How do you turn a poem into a piece of theatre? Morag Fullarton’s answer, as she directs Liz Lochhead’s 2016 poem Credo into a charming seven-minute short as part of the National Theatre Scotland’s Scenes for Survival, shares something with the impulse of a children’s book illustrator. Her creation, performed by Lochhead herself alongside Andy Clark, turns on simplicity and wit, and an impressive intimacy with the audience, even through the screen.
Lochhead sits off-centre in the stands of an empty open-air theatre. She faces an undecorated stage, where Clark paces, mimes, dances, agonises – contorts himself to satisfy her words. She is a director in rehearsal, a children’s story time reader, giving advice or instructions to a single listener in need of constant correction but also eager to please. She is a figure of wisdom delivering a mediation, or manifesto, or a mandate. Whether we are being consulted, advised, or commanded, all I know that is that we want to listen. The shots which zoom out to the rows and rows of unfilled seats around Lochhead should emphasise her smallness, but Fullarton’s use of colour, where Lochhead’s orange and red toned clothes stand out of the grey and green backdrop like a single ripe tomato in a harvested field, ensures that Lochhead steals the gaze and becomes, in these shots, unavoidably alluring.
Daryl Cockburn’s filming and editing conjures a certain magic throughout the piece.
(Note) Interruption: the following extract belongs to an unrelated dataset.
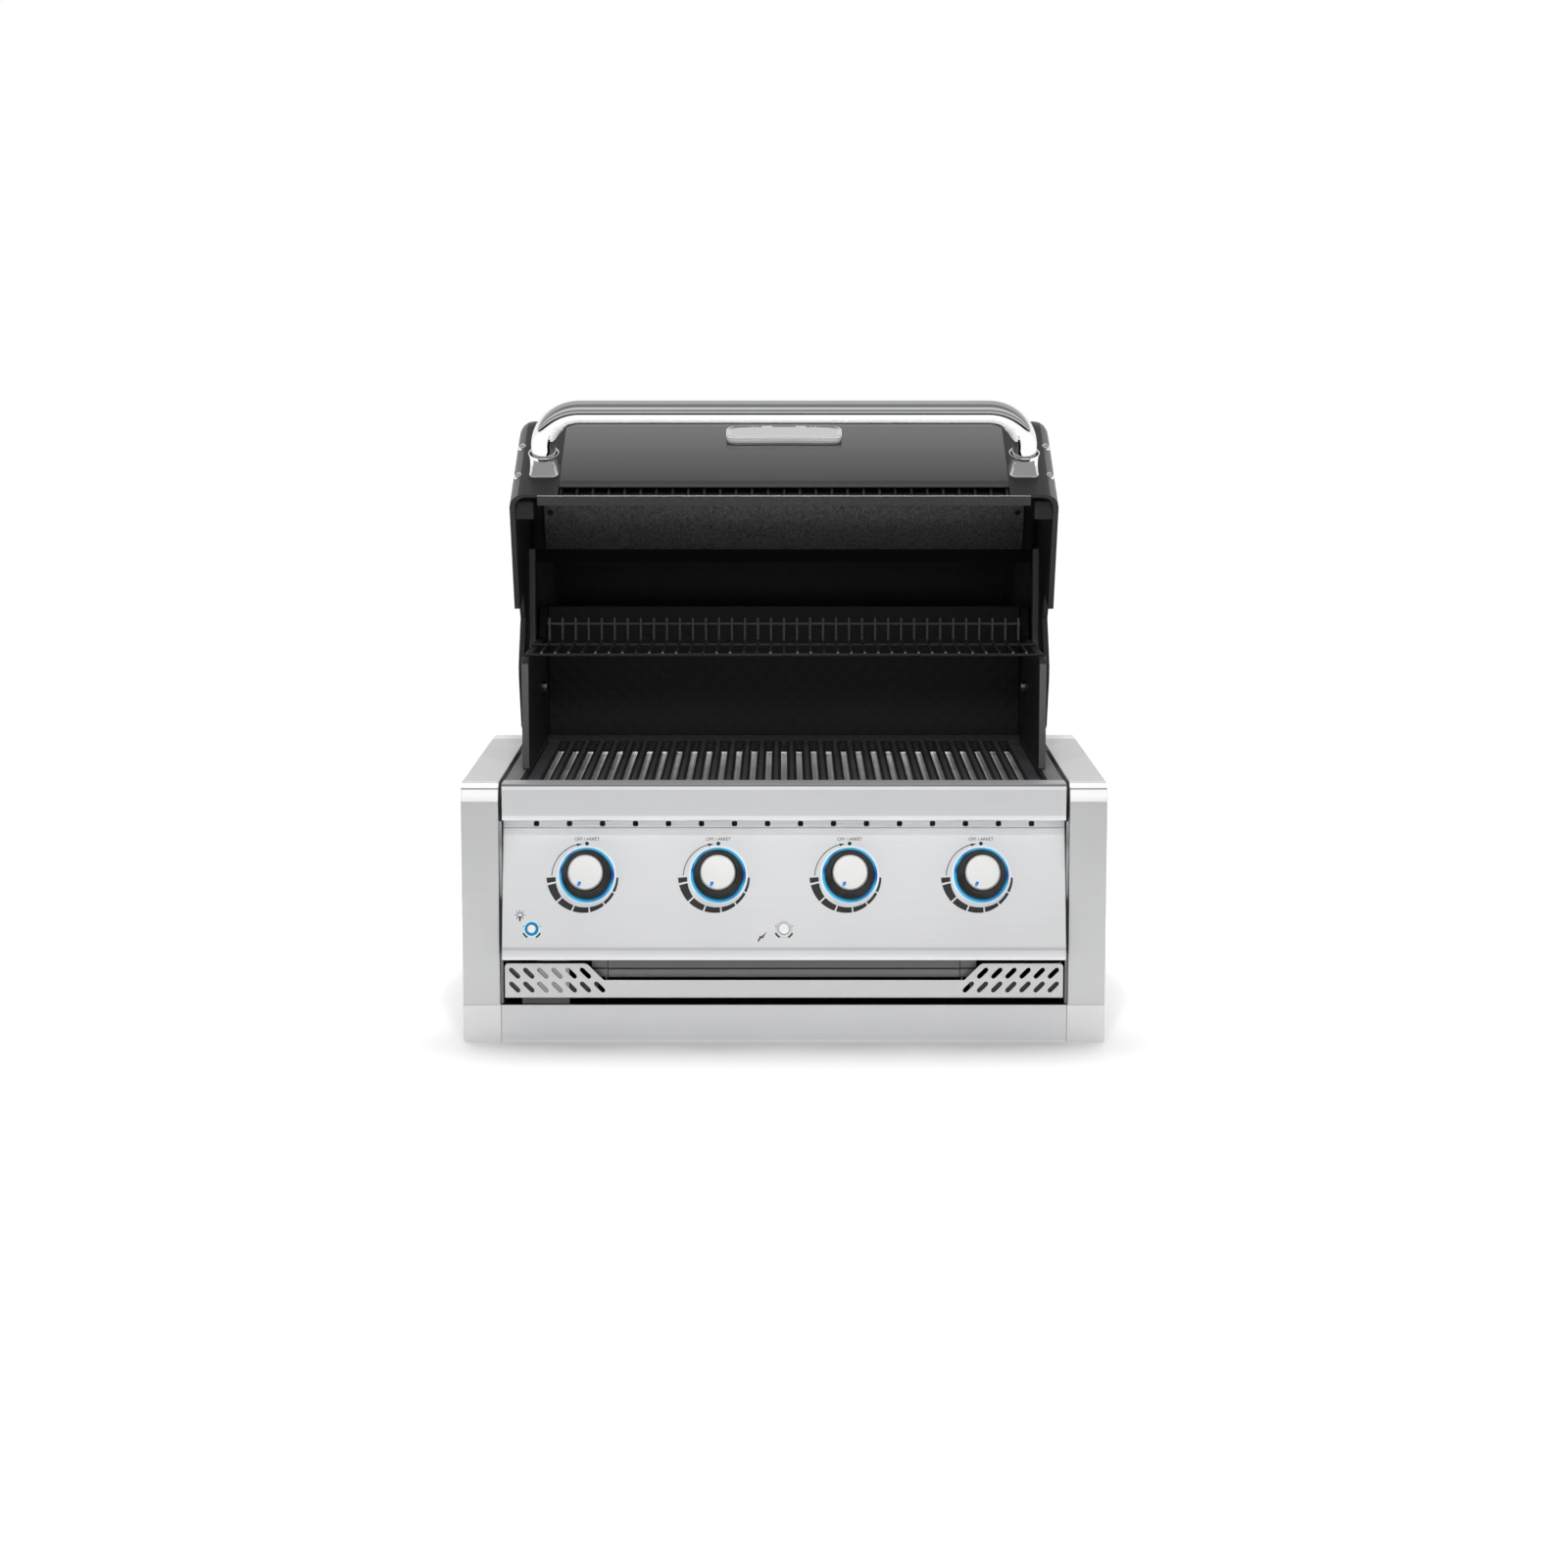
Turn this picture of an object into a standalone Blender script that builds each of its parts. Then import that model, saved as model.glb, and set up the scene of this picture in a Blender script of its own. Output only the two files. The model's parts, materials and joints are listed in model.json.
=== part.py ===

Simplicity and crispness characterise his style, with never a wasted shot nor meaningless angle. Lochhead’s facial expressions shine in the close-ups – cheeky, eyebrow-arching – which expose us to the full smart of her light-hearted mockery; we grovel an apology for any time we told folk what to think, or told the story out of order. Lochhead’s facial expressions revel in these close-ups. Wider shots reveal the small but lively details which give the production its character, like the stepladder which Clark has to climb to get onto the stage or the ‘Keep It Fresh’ box which stores his props. This sharp filming coincides with the colour-schemed symmetry of the setting to create a Wes Anderson-esque effect as Lochhead reads her lines.
This piece borrows from film director Wes Anderson, too, the feeling of two overlapping – different, if not explicitly conflicting – rhythms. Lochhead’s lilting vocals and subtle, wry facial expressions follow the rhythm of the teacher – rehearsed, experienced, controlled – whereas Clark’s movements are less continuous, more stop-start: the rhythm of the student who acts and then must correct, over and over again. Clark’s actions are immediate signifiers, operating within the audience’s first viewing and exerting their effect, humorous or illustrative, at once, whereas Lochhead’s vocals can only register after multiple viewings. That is, while I found that re-watching Clark’s movements only consolidated already-gathered humour, listening again to Lochhead’s words multiplied their meaning through details or expressions I had previously missed.
With Clark as the body and Lochhead as the voice of the duet, pulled together into a harmony of taste by Fullarton’s bold yet structured direction, Credo offers a charmingly honest reworking of this 2016 poem, which demands to be watched over and over again.